A hash map opens the door to solving problems where the constraint involves multiple elements.

### Example 1
You are given a string s and an integer k. Find the length of the longest substring that contains at most k distinct characters.

For example, given s = "eceba" and k = 2, return 3. The longest substring with at most 2 distinct characters is "ece".

#### Solution:
Use a hashmap `counts` to check how many distinct character are in the window. Therefore, will map letter to their frequency. The size of the `counts` at any time is the number of distinct characters.  
When remove the element on the left, that is when the window slides, decrement the frquency of the elements being removed. When frequency == 0, this character is no longer part of the window, and can safely delete the key.

#### Time Complexity:
Time Complexity: O(n), where the work inside is amoritized constant as O(1)  
Space Complexity: Occupy O(k) space

In [None]:
int findLongestSubstring(string s, int k) {
    unordered_map<string, int> counts;
    int ans = 0;
    int left = 0;
    for (int right = 0; right < s.size(); right++) {
        counts[s[right]] += 1;
        while (counts.size() > k) {
            counts[s[left]] -= 1;
            if (counts[s[left]] == 0) {
                counts.erase([s[left]]);
            }
            left++;
        }
        ans = max(ans, right - left + 1);
    }
    return ans;
}

In [None]:
from collections import defaultdict

def find_longest_substring(s: str, k: int) -> int:
    counts = defaultdict(int)
    left = ans = 0
    for right in range(len(s)):
        counts[s[right]] += 1
        # while there are more distinct elements than required
        while len(counts) > k:
            counts[s[left]] -= 1
            if counts[s[left]] == 0:
                del counts[s[left]]
            left += 1
        # max (ans vs. window size)
        ans = max(ans, right - left + 1)
    return ans


In [None]:
public int findLongestSubstring(String s, int k) {
    Map<Character, Integer> counts = new HashMap<>();
    int left = 0;
    int ans = 0;

    for (int right = 0; right < s.length(); right++) {
        char c = s.charAt(right);
        counts.put(c, counts.getOrDefault(c, 0) + 1);
        while (counts.size() > k) {
            char remove = s.charAt(left);
            counts.put(remove, counts.getOrDefault(remove, 0) - 1);
            if (counts.get(remove) == 0) {
                counts.remove(remove);
            }

            left++;
        }

        ans = Math.max(ans, right - left + 1);
    }

    return ans;
}

### Example 2 (Question 2248)
Given a 2D array nums that contains n arrays of distinct integers, return a sorted array containing all the numbers that appear in all n arrays.

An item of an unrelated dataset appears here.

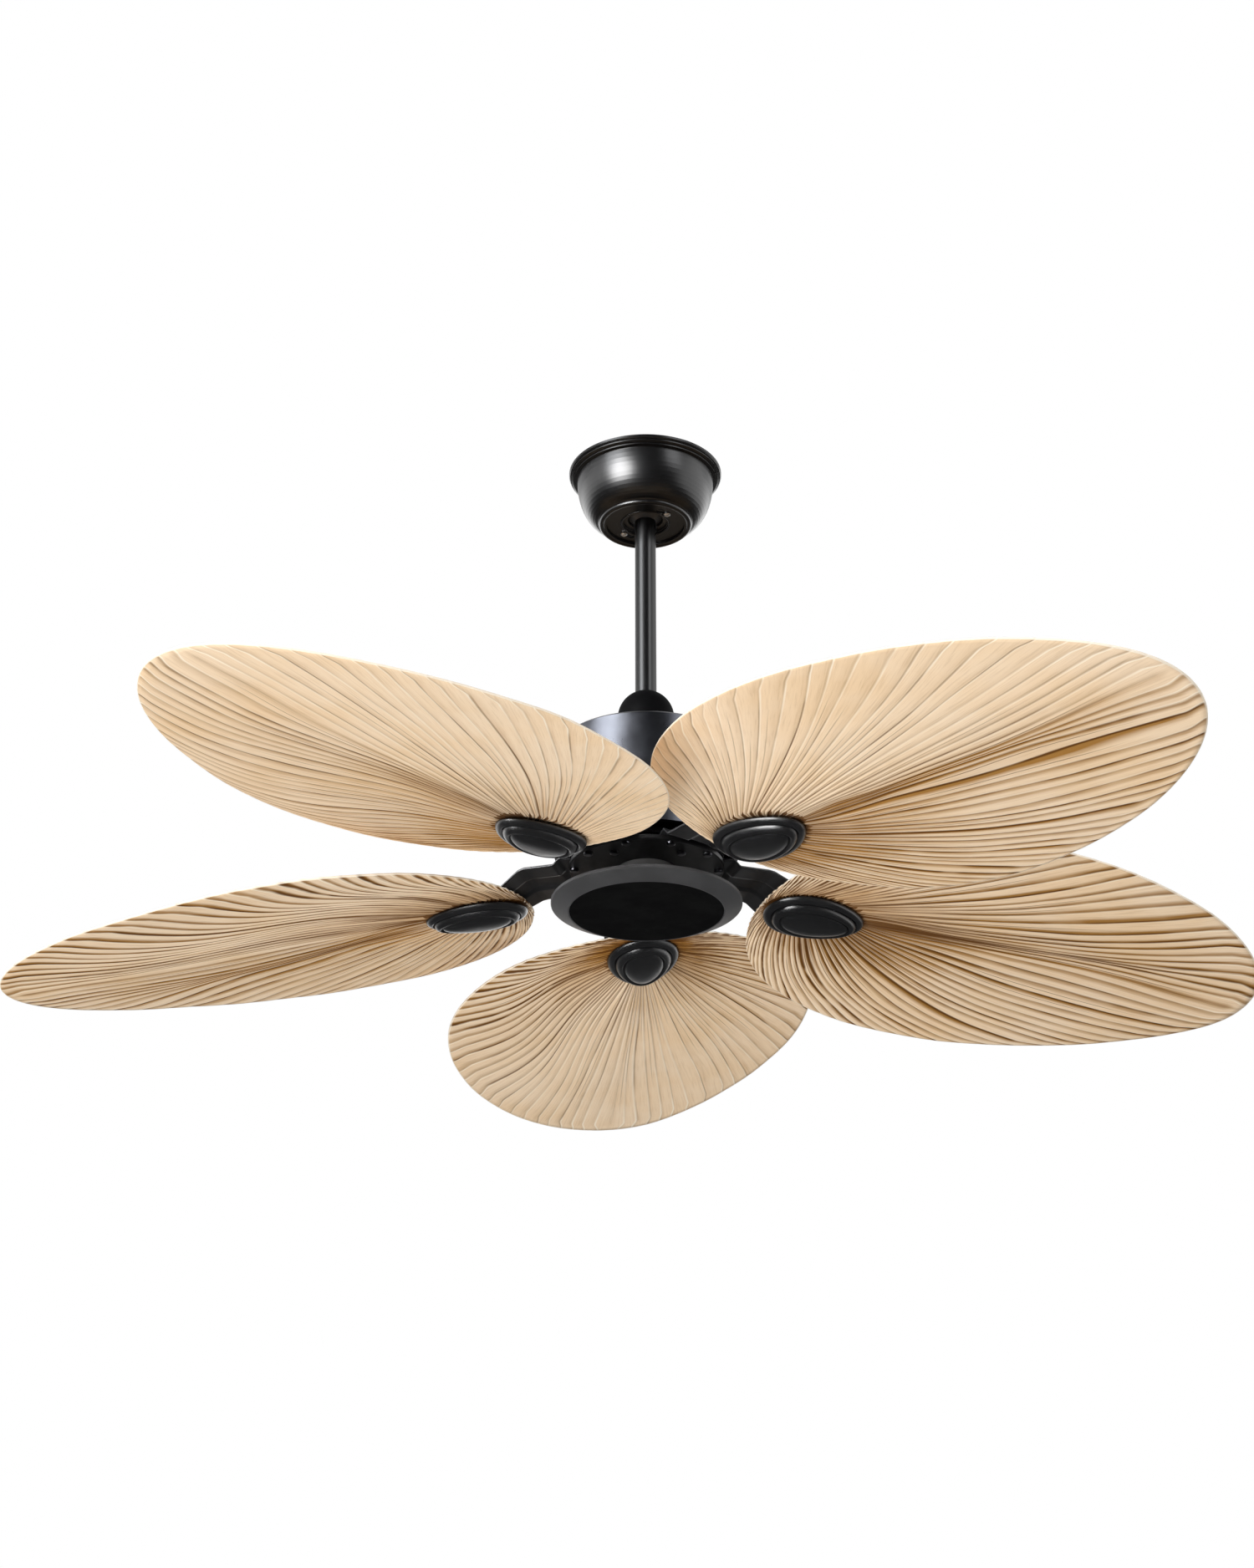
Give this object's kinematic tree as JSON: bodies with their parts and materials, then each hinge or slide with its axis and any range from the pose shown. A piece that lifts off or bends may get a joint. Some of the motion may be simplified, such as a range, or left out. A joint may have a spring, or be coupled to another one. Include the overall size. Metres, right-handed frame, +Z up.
{
  "type": "ceiling fan",
  "caption": "Ceiling fan on a short down rod, with broad pleated palm leaf blades on black arms, a plain drum motor housing and a domed ceiling canopy.",
  "frame": {"origin": "on the fan's axis, at the ceiling plane that the bracket and the canopy rim sit against", "axes": "+Z up into the ceiling, the fan hangs below zero; blade 1 points to +Y and the others follow anticlockwise seen from above; the box screws lie on X"},
  "size_m": [1.2611, 1.2245, 0.506],
  "materials": {
    "zinc_steel": "bright zinc plated",
    "black_gloss": "gloss black paint",
    "black_satin": "satin black paint",
    "black_matt": "matt black paint",
    "housing_graphite": "graphite metallic satin paint",
    "charcoal_matt": "matt charcoal paint",
    "neck_charcoal": "satin charcoal paint",
    "medallion_plastic": "matt charcoal, finely textured",
    "ball_plastic": "moulded nylon",
    "palm_leaf": "dried palm leaf, sealed, with fine brown ribs",
    "bell_aluminium": "die cast",
    "bell_black": "die cast, satin black paint",
    "stator_steel": "stacked electrical steel",
    "winding_copper": null,
    "magnet_steel": "plain dark",
    "bearing_steel": "ground and polished",
    "capacitor_case": "moulded case",
    "wire_insulation": "plain insulation"
  },
  "bodies": {
    "ceiling_mount": {"hanger_bracket": "black_satin", "canopy": "black_gloss", "canopy_trim_ring": "black_gloss", "canopy_screws": "zinc_steel"},
    "hanging_unit": {"hanger_ball": "ball_plastic", "ball_pin": "zinc_steel", "downrod": "black_gloss", "coupling_cover": "black_matt", "rod_coupler": "zinc_steel", "clevis_pin": "zinc_steel", "cotter_pin": "zinc_steel", "coupler_set_screws": "black_satin", "motor_shaft": "zinc_steel", "housing_hanger": "bell_aluminium", "motor_housing": "housing_graphite", "housing_screws": "zinc_steel", "stator_core": "stator_steel", "stator_winding": "winding_copper", "bearing_inner_rings": "bearing_steel", "neck_housing": "neck_charcoal", "shaft_nut": "zinc_steel", "capacitor": "capacitor_case", "cover_plate": "black_satin", "cover_ring": "charcoal_matt", "cover_cap": "black_matt", "cover_screws": "zinc_steel", "lead_wires": "wire_insulation"},
    "rotor_unit": {"lower_bell": "bell_black", "upper_bell": "bell_aluminium", "rotor_ring": "magnet_steel", "bell_screws": "zinc_steel", "bearing_outer_rings": "bearing_steel", "bearing_balls": "bearing_steel", "blade_ring": "black_satin", "arm_screws": "black_gloss", "leaf_screws": "zinc_steel", "blade_arm_1": "black_satin", "blade_arm_2": "black_satin", "blade_arm_3": "black_satin", "blade_arm_4": "black_satin", "blade_arm_5": "black_satin", "leaf_blade_1": "palm_leaf", "leaf_blade_2": "palm_leaf", "leaf_blade_3": "palm_leaf", "leaf_blade_4": "palm_leaf", "leaf_blade_5": "palm_leaf", "medallion_1": "medallion_plastic", "medallion_2": "medallion_plastic", "medallion_3": "medallion_plastic", "medallion_4": "medallion_plastic", "medallion_5": "medallion_plastic"}
  },
  "joints": [
    {"name": "ball_swing", "type": "hinge", "parent": "ceiling_mount", "child": "hanging_unit", "pos_m": [0, 0, -0.035], "axis": [1, 0, 0], "range_deg": [-15, 15]},
    {"name": "rotor_spin", "type": "hinge", "parent": "hanging_unit", "child": "rotor_unit", "pos_m": [0, 0, -0.4], "axis": [0, 0, 1], "continuous": true}
  ]
}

For example, given nums = [[3,1,2,4,5],[1,2,3,4],[3,4,5,6]], return [3, 4]. 3 and 4 are the only numbers that are in all arrays.

Let's use a hash map counts to count the frequency of elements. We iterate over each of the inner arrays and update counts with every element. After going through all the arrays, we can iterate over our hash map to see which numbers appear n times.

#### Discussion: why not use array?
Think about the case where there's a test case that has `[1, 2, 3, 1000]`, it's required to initialized array with size of 1001 to keep track of data, and nearly all of the indices will be unused.  

A hash map is much safer. Even if 99999999999 is in the input, it doesn't matter - the hash map handles it like any other element.

### Example 3 (Question 1941)
Given a string s, determine if all characters have the same frequency.

For example, given s = "abacbc", return true, because all characters appear twice. Given s = "aaabb", return false. "a" appears 3 times, "b" appears 2 times. 3 != 2.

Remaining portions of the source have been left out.